Section Waste: There should not be any waste. A lot of valuable resources
are will be destroyed. Throughout the world, the piles of rubbish are
growing. Building materials should produce only a minimum of waste and
should allow separation of different components. The use of secondary
resources is a reasonable method within an ecological holistic concept.
Section Urban Structures and Urban Space: The poor quality of living
in cities results in urban sprawl. The demand for „Stadtschaft“–
which means building without destroying the functions of landscape –
comes to the fore. Concentrated urban development with convenient distances
is the decisive factor for urban structure. The planning of open space
has to include the preservation of local water and nutrient cycles and
the conservation of bioactivity.
Section Mobility: After the industrial revolution, the aspiration for
mobility jumped up because of the new energetic techniques. To cover
a distance at a great velocity was not a problem any longer. This was
the beginning of land-using infrastructure which needed living space
and resources. On the one hand, concentrated urban development provides
convenient distances. On the other hand, alternative means of transportation
may help to save resources and prevent land use.
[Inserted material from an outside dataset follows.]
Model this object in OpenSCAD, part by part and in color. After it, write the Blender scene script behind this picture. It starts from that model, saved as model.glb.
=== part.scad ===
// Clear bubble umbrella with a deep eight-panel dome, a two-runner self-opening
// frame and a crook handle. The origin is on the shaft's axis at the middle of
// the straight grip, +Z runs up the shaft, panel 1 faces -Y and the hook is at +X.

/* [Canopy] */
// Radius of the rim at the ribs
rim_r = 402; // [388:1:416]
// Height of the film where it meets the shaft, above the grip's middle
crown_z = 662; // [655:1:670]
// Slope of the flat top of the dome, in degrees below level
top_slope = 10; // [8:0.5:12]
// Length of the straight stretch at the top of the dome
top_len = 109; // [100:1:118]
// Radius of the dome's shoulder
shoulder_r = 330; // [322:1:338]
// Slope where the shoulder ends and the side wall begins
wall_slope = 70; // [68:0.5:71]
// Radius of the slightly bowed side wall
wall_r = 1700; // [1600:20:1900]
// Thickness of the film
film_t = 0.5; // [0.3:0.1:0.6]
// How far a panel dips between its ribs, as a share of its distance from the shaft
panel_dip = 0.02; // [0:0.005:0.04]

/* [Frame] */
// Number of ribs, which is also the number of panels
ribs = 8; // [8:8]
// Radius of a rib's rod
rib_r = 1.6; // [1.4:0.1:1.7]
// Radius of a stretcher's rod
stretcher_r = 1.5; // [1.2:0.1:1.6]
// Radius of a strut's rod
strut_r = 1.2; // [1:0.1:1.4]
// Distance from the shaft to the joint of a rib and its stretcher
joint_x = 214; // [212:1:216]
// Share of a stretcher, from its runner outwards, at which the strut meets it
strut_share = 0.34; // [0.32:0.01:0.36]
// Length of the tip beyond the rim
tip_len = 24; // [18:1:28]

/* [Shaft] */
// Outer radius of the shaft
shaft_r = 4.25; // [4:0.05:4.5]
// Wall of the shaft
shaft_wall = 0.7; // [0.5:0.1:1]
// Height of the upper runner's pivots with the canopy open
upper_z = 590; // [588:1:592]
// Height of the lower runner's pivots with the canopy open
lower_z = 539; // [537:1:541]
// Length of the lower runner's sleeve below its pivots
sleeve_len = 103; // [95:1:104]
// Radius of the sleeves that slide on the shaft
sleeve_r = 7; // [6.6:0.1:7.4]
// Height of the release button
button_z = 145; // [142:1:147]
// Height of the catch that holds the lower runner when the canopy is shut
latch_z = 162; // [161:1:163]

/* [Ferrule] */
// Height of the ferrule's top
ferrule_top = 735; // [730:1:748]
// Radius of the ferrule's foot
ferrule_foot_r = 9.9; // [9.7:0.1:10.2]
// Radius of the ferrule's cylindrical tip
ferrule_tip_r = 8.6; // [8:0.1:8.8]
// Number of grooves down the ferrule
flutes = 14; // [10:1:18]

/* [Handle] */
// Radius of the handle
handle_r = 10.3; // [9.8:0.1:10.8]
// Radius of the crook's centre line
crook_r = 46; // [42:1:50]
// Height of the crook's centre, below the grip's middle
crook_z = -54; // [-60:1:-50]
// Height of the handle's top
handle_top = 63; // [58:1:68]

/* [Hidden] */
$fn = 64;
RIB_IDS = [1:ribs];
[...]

Section Socio-culture: Cities act as social living space for different
age groups, races and cultures. The aspect of living together plays
an important role: The mixture and diversity of occupancy such as working
and living of young and old generations comes to the fore. The development
of social balanced quarters demands integration of people with different
incomes, lifestyles and different kind of households.
Section Economy: cities are locations of trade, industry and services,
hence they are the location of work. Economical aspects such as supply,
demand and location are incisive factors for urban development. Cost
calculations are necessary. At the end, ecological building is always
economic, because it prevents consequences of damages to environment.
Ecological Holistic Concepts
Ecological building allows living and working and meets the social and cultural demands of people without damaging the environment.
Therefore, every planning project demands a holistic concept which
combines and supports the different influences of the different sections.
This procedure is very complex: we have to do this for all sections but need not to forget the holistic concept which combines all sections. To concentrate on the detail with one eye on the holistic concept is a complex endeavour.
We aspire to imbed our lifes into the cycle of nature.